INSTRUCTIONS TO FOLLOW: Starting at the line containing "end_tongue_right_lower();", please quote every line up to and including the line containing "return [c *", exactly, and nothing beyond.

________

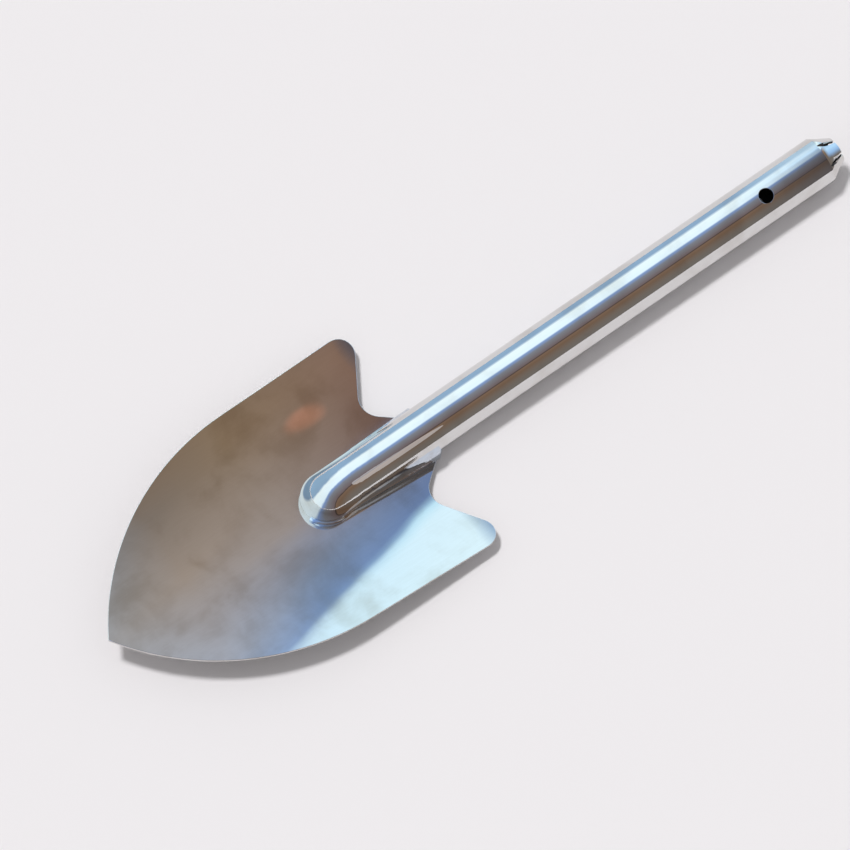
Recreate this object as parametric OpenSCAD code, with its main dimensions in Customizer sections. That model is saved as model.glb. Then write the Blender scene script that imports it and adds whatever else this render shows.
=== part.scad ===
// Hand shovel for metal detecting: a dished pointed blade in the slotted front of a tube handle.
// The handle lies level along X with its underside on the floor, and the blade rises towards its tip.
// The origin is on the floor under the middle of the shovel. +X points to the handle's end.

/* [Handle tube] */
// Outside diameter of the handle tube
tube_d = 25; // [24:0.5:27]
// Wall thickness of the handle tube
tube_wall = 1.5; // [1.2:0.1:2]
// Distance from the blade's datum to the end of the round tube
tube_end = 303; // [250:1:400]
// Distance from the blade's datum to the centre of the domed front
nose_x = 4; // [0:0.5:8]
// Turn of the hole and the end tongues about the handle's axis, away from the blade's face
handle_turn = 14; // [0:1:20]

/* [Hanging hole] */
// Diameter of the hanging hole
hole_d = 7.5; // [5:0.5:10]
// Distance from the end of the round tube to the middle of the hanging hole
hole_inset = 36; // [25:1:60]

/* [End tongues] */
// How many tongues the end of the tube is cut into
tongue_count = 6; // [6]
// Length of a tongue from its fold to its tip
tongue_l = 11.5; // [9:0.5:12]
// Width of a tongue at its fold
tongue_root_w = 12.2; // [11:0.1:12.4]
// Width of a tongue halfway along
tongue_mid_w = 8.7; // [7.5:0.1:9.5]
// Width of a tongue at its tip
tongue_tip_w = 6.8; // [5.5:0.1:7]
// Width of the slit left between two tongues
tongue_slit = 0.3; // [0.2:0.1:0.6]
// Angle that a tongue is folded in by
tongue_fold = 29.8; // [20:0.1:32]

/* [Blade outline] */
// Half width of the blade where its straight sides start
side_half_w = 63.3; // [58:0.1:68]
// Where the straight sides start, along the blade from its datum
side_x = -14.5; // [-20:0.5:-10]
// Angle that each side spreads by towards the shoulders
side_spread = 1.6; // [0:0.1:3]
// Radius of the two curved cutting edges that meet at the tip
edge_r = 134.7; // [120:0.1:150]
// Where the raked rear edges would cross the blade's centre line
rear_x = 26.8; // [22:0.1:32]
// Rake of each rear edge, back towards its shoulder
rear_rake = 32.3; // [25:0.1:38]
// Radius of the rounded shoulder corners
shoulder_r = 8; // [5:0.5:10]
// Radius of the hollow between a shoulder and the handle
notch_r = 10.2; // [8:0.1:12]
// Distance from the blade's centre line to the centre of each hollow
notch_y = 29; // [27:0.5:32]
// Angle of the neck's edges where they run in to the handle
neck_angle = 38; // [30:1:45]
// End of the neck inside the handle, from the blade's datum
neck_x = 62; // [60:0.5:64]

/* [Blade form] */
// Thickness of the blade's sheet
sheet_t = 1.5; // [1.2:0.1:2.5]
// Radius of the trough that the blade is dished to, across its width
dish_r = 480; // [300:10:900]
// Angle between the blade and the handle
blade_rise = 5; // [3:0.5:7]
// Depth of the blade's upper face below the handle's axis at the datum
seat_drop = 3; // [2:0.5:4]

/* [Seams] */
// Radius of the widened seat over the flanks at the neck
flank_r = 14.6; // [14.2:0.1:15]
// How far the flanks' seat drops below the handle's axis at the neck
flank_drop = 4; // [3:0.1:5]
// Length over which the flanks' seat runs out into the handle
flank_runout = 4; // [2:0.5:6]
// Radius of the bead at the foot of the domed front
bead_r = 1.4; // [1.2:0.1:1.6]
// How far round the bead starts from the tip's direction
bead_start = 18; // [0:1:40]
// How much of the foot the bead goes round
bead_sweep = 78; // [50:1:90]
// Thickness of the seam along the blade's underside
under_seam_t = 1.1; // [0.8:0.1:1.5]
// Height of the seam along the blade's underside
under_seam_h = 2.2; // [1.5:0.1:3]

/* [Hidden] */
$fn = 64;
dish_fn = 720;
bead_fn = 144;
slack = 1;
root_lap = tube_wall / 5;
tube_r = tube_d / 2;
bore_r = tube_r - tube_wall;
hole_x = tube_end - hole_inset;
edge_cx = side_x + edge_r * sin(side_spread);
edge_cy = side_half_w - edge_r * cos(side_spread);
tip_x = edge_cx - sqrt(edge_r * edge_r - edge_cy * edge_cy);
rear_k = tan(rear_rake);
rear_c = 1 / cos(rear_rake);
side_k = tan(side_spread);
side_c = 1 / cos(side_spread);
side_y0 = side_half_w - side_x * side_k;
// The shoulder's centre is one corner radius inside both the side and the rear edge
shoulder_y = (side_y0 - shoulder_r * side_c + side_k * (rear_x - shoulder_r * rear_c))
    / (1 - side_k * rear_k);
shoulder_x = rear_x - shoulder_r * rear_c + rear_k * shoulder_y;
// The hollow's centre is one hollow radius outside the rear edge
notch_x = rear_x + notch_r * rear_c + rear_k * notch_y;
neck_start_x = notch_x - notch_r * sin(neck_angle);
neck_start_y = notch_y - notch_r * cos(neck_angle);
neck_half_w = neck_start_y - (neck_x - neck_start_x) * tan(neck_angle);
tip_angle = atan2(-edge_cy, tip_x - edge_cx);
// One side of the blade, from the tip round the cutting edge, the shoulder and the hollow to the neck
half_outline = concat(
    arc([edge_cx, edge_cy], edge_r, tip_angle, 90 + side_spread, 32),
    arc([shoulder_x, shoulder_y], shoulder_r, 90 + side_spread, -rear_rake, 10),
    arc([notch_x, notch_y], notch_r, 180 - rear_rake, 270 - neck_angle, 10),
    [[neck_x, neck_half_w]]
);
other_half = [for (i = [len(half_outline) - 1 : -1 : 1]) [half_outline[i].x, -half_outline[i].y]];
tongue_reach = tongue_l * cos(tongue_fold);
tongue_step = 360 / tongue_count;
sector_half_w = (tube_d - tongue_slit) * tan(tongue_step / 2);
tip_reach = tip_x * cos(blade_rise) - sheet_t * sin(blade_rise);
mid_x = (tube_end + tongue_reach + tip_reach) / 2;
flank_l = neck_x - nose_x;
flank_tilt = atan(flank_drop / flank_l);
foot_r = sqrt(tube_r * tube_r - seat_drop * seat_drop);
bead_y = foot_r * sin(bead_start + bead_sweep / 2);
steel = "#c4c8cc";
weld_steel = "#aab0b6";

// Points along an arc about a centre, in equal steps of angle
function arc(centre, r, from, to, steps) =
    [for (i = [0 : steps]) let (a = from + (to - from) * i / steps) centre + r * [cos(a), sin(a)]];

// A full-length drum with the trough's axis, used for both faces of the sheet
module drum(r) {
    translate([edge_r * 2, 0, dish_r]) rotate([0, -90, 0]) cylinder(r = r, h = edge_r * 4, $fn = dish_fn);
}

// Puts a shape from the blade's own frame on to the handle
module on_handle() {
    translate([0, 0, tube_r - seat_drop]) rotate([0, blade_rise, 0]) children();
}

module blade_sheet() {
    on_handle() intersection() {
        translate([0, 0, -sheet_t * 2]) linear_extrude(shoulder_r * 2) polygon(concat(half_outline, other_half));
        difference() {
            drum(dish_r + sheet_t);
            drum(dish_r);
        }
    }
}

module rod(r, x0, x1) {
    translate([x0, 0, tube_r]) rotate([0, 90, 0]) cylinder(r = r, h = x1 - x0);
}

// The sector of the tube's end that belongs to one tongue, less its half of each slit
module tongue_sector() {
    translate([tube_end, 0, tube_r]) rotate([90, 0, 90]) linear_extrude(tube_d) polygon([
        [0, tongue_slit],
        [sector_half_w, tube_d],
        [-sector_half_w, tube_d]
    ]);
}

// One tongue of the tube's wall, folded in about the end of the round tube
module tongue() {
    intersection() {
        translate([tube_end, 0, tube_d]) rotate([0, tongue_fold, 0]) translate([0, 0, -tube_d]) intersection() {
            difference() {
                rod(tube_r, -slack, tongue_l);
                rod(bore_r, -slack * 2, tongue_l + slack);
            }
            translate([0, 0, tube_r]) linear_extrude(tube_d) polygon([
                [-slack, -tongue_root_w / 2],
                [0, -tongue_root_w / 2],
                [tongue_l / 2, -tongue_mid_w / 2],
                [tongue_l, -tongue_tip_w / 2],
                [tongue_l, tongue_tip_w / 2],
                [tongue_l / 2, tongue_mid_w / 2],
                [0, tongue_root_w / 2],
                [-slack, tongue_root_w / 2]
            ]);
        }
        tongue_sector();
    }
}

// Turns a shape about the handle's axis
module turned(angle) {
    translate([0, 0, tube_r]) rotate([angle, 0, 0]) translate([0, 0, -tube_r]) children();
}

module handle_tube() {
    color(steel) translate([-mid_x, 0, 0]) difference() {
        rod(tube_r, nose_x, tube_end);
        rod(bore_r, nose_x - slack, tube_end + slack);
        blade_sheet();
        turned(handle_turn) translate([hole_x, 0, -slack]) cylinder(d = hole_d, h = tube_d + slack * 2);
    }
}

module end_tongue(place) {
    color(steel) translate([-mid_x, 0, 0]) turned(handle_turn + place * tongue_step) tongue();
}

module end_tongue_upper() {
    end_tongue(0);
}

module end_tongue_right_upper() {
    end_tongue(1);
}

module end_tongue_right_lower() {
    end_tongue(2);
}

module end_tongue_lower() {
    end_tongue(3);
}

module end_tongue_left_lower() {
    end_tongue(4);
}

module end_tongue_left_upper() {
    end_tongue(5);
}

// The domed front of the handle, one half above the blade and one below
module nose_shell() {
    difference() {
        translate([nose_x, 0, tube_r]) sphere(r = tube_r);
        translate([nose_x, 0, tube_r]) sphere(r = bore_r);
        translate([nose_x, -tube_d, -tube_d]) cube([tube_d, tube_d * 2, tube_d * 3]);
    }
}

module nose_cap_upper() {
    color(steel) translate([-mid_x, 0, 0]) intersection() {
        nose_shell();
        on_handle() drum(dish_r);
    }
}

module nose_cap_lower() {
    color(steel) translate([-mid_x, 0, 0]) difference() {
        nose_shell();
        on_handle() drum(dish_r + sheet_t);
    }
}

// The widened seat that fills the corner between the handle and the blade's upper face
module flank_seat() {
    translate([nose_x, 0, tube_r]) rotate([0, 90 + flank_tilt, 0]) {
        cylinder(r1 = tube_r - root_lap, r2 = flank_r, h = flank_l);
        translate([0, 0, flank_l]) cylinder(r1 = flank_r, r2 = bore_r, h = flank_runout);
    }
}

module flank_weld(side) {
    color(weld_steel) translate([-mid_x, 0, 0]) intersection() {
        difference() {
            flank_seat();
            rod(tube_r, -tube_d, tube_end);
        }
        on_handle() drum(dish_r);
        translate([-tube_d, side > 0 ? 0 : -tube_d, 0]) cube([tube_end, tube_d, tube_d * 2]);
    }
}

module flank_weld_left() {
    flank_weld(1);
}

module flank_weld_right() {
    flank_weld(-1);
}

// The bead round the right-hand foot of the domed front, resting on the slope of the sheet there
module nose_weld() {
    color(weld_steel) translate([-mid_x, 0, 0]) intersection() {
        difference() {
            on_handle() translate([nose_x, 0, bead_r / 2]) rotate([0, 0, 180 + bead_start])
                rotate_extrude(angle = bead_sweep, $fn = bead_fn)
                    translate([foot_r + bead_r / 3, 0]) circle(r = bead_r, $fn = bead_fn / 2);
            translate([nose_x, 0, tube_r]) sphere(r = tube_r, $fn = bead_fn);
            rod(tube_r, nose_x, tube_end, $fn = bead_fn);
        }
        on_handle() translate([0, -bead_y, dish_r - sqrt(dish_r * dish_r - bead_y * bead_y)])
            rotate([-asin(bead_y / dish_r), 0, 0]) translate([-tube_d, -tube_d, 0])
                cube([tube_d * 2, tube_d * 2, tube_d]);
    }
}

module under_weld(side) {
    color(weld_steel) translate([-mid_x, 0, 0]) intersection() {
        difference() {
            rod(tube_r + under_seam_t, nose_x, neck_start_x);
            rod(tube_r, -tube_d, tube_end);
            on_handle() drum(dish_r + sheet_t);
        }
        on_handle() drum(dish_r + sheet_t + under_seam_h);
        translate([-tube_d, side > 0 ? 0 : -tube_d, 0]) cube([tube_end, tube_d, tube_d]);
    }
}

module under_weld_left() {
    under_weld(1);
}

module under_weld_right() {
    under_weld(-1);
}

module blade() {
    color(steel) translate([-mid_x, 0, 0]) blade_sheet();
}

blade();
handle_tube();
end_tongue_upper();
end_tongue_right_upper();
end_tongue_right_lower();
end_tongue_lower();
end_tongue_left_lower();
end_tongue_left_upper();
nose_cap_upper();
nose_cap_lower();
flank_weld_left();
flank_weld_right();
nose_weld();
under_weld_left();
under_weld_right();
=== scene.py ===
import math
import bpy
import bmesh
from mathutils import Matrix, Vector


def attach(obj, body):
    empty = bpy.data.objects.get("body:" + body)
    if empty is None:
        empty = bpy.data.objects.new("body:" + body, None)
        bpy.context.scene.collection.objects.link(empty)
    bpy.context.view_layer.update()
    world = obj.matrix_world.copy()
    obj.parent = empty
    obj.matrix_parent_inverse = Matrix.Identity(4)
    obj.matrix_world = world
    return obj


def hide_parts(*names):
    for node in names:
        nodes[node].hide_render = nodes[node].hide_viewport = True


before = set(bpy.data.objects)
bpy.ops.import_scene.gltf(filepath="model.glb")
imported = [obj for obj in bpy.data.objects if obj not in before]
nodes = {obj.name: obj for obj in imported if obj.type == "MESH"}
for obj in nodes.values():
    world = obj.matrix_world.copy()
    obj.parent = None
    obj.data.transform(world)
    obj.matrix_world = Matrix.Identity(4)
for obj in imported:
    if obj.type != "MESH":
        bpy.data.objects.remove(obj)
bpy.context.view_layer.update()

mm = 0.001


def hexColour(code, strength=1.0):
    # sRGB hex to linear
    parts = [int(code[i:i + 2], 16) / 255 for i in (1, 3, 5)]
    linear = [c / 12.92 if c <= 0.04045 else ((c + 0.055) / 1.055) ** 2.4 for c in parts]
    return [c * strength for c in linear] + [1.0]


def addNode(tree, kind, settings=None, inputs=None):
    # settings are node properties; inputs are values or (node, output) links
    node = tree.nodes.new(kind)
    for name, value in (settings or {}).items():
        setattr(node, name, value)
    for name, value in (inputs or {}).items():
        if isinstance(value, tuple) and hasattr(value[0], "outputs"):
            tree.links.new(value[0].outputs[value[1]], node.inputs[name])
        else:
            node.inputs[name].default_value = value
    return node


def fillRamp(node, stops):
    # a colour ramp from (position, colour) pairs
    ramp = node.color_ramp
    while len(ramp.elements) > 1:
        ramp.elements.remove(ramp.elements[-1])
    ramp.elements[0].position, ramp.elements[0].color = stops[0]
    for place, colour in stops[1:]:
        ramp.elements.new(place).color = colour


shot = {
    "azimuth": -129.1,      # degrees, seen from the blade's right and a little past its tip
    "elevation": 69.05,
    "roll": 2.9,
    "distance": 3.858,
    "aim": (-30.36, 1.05, 15.71),   # mm, near the joint of blade and handle
    "lens": 338.8,
    "sensorWidth": 36,
    "clipEnd": 100,         # metres
}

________

ANSWER TO THE EXERCISE:
end_tongue_right_lower();
end_tongue_lower();
end_tongue_left_lower();
end_tongue_left_upper();
nose_cap_upper();
nose_cap_lower();
flank_weld_left();
flank_weld_right();
nose_weld();
under_weld_left();
under_weld_right();
=== scene.py ===
import math
import bpy
import bmesh
from mathutils import Matrix, Vector


def attach(obj, body):
    empty = bpy.data.objects.get("body:" + body)
    if empty is None:
        empty = bpy.data.objects.new("body:" + body, None)
        bpy.context.scene.collection.objects.link(empty)
    bpy.context.view_layer.update()
    world = obj.matrix_world.copy()
    obj.parent = empty
    obj.matrix_parent_inverse = Matrix.Identity(4)
    obj.matrix_world = world
    return obj


def hide_parts(*names):
    for node in names:
        nodes[node].hide_render = nodes[node].hide_viewport = True


before = set(bpy.data.objects)
bpy.ops.import_scene.gltf(filepath="model.glb")
imported = [obj for obj in bpy.data.objects if obj not in before]
nodes = {obj.name: obj for obj in imported if obj.type == "MESH"}
for obj in nodes.values():
    world = obj.matrix_world.copy()
    obj.parent = None
    obj.data.transform(world)
    obj.matrix_world = Matrix.Identity(4)
for obj in imported:
    if obj.type != "MESH":
        bpy.data.objects.remove(obj)
bpy.context.view_layer.update()

mm = 0.001


def hexColour(code, strength=1.0):
    # sRGB hex to linear
    parts = [int(code[i:i + 2], 16) / 255 for i in (1, 3, 5)]
    linear = [c / 12.92 if c <= 0.04045 else ((c + 0.055) / 1.055) ** 2.4 for c in parts]
    return [c * strength for c in linear] + [1.0]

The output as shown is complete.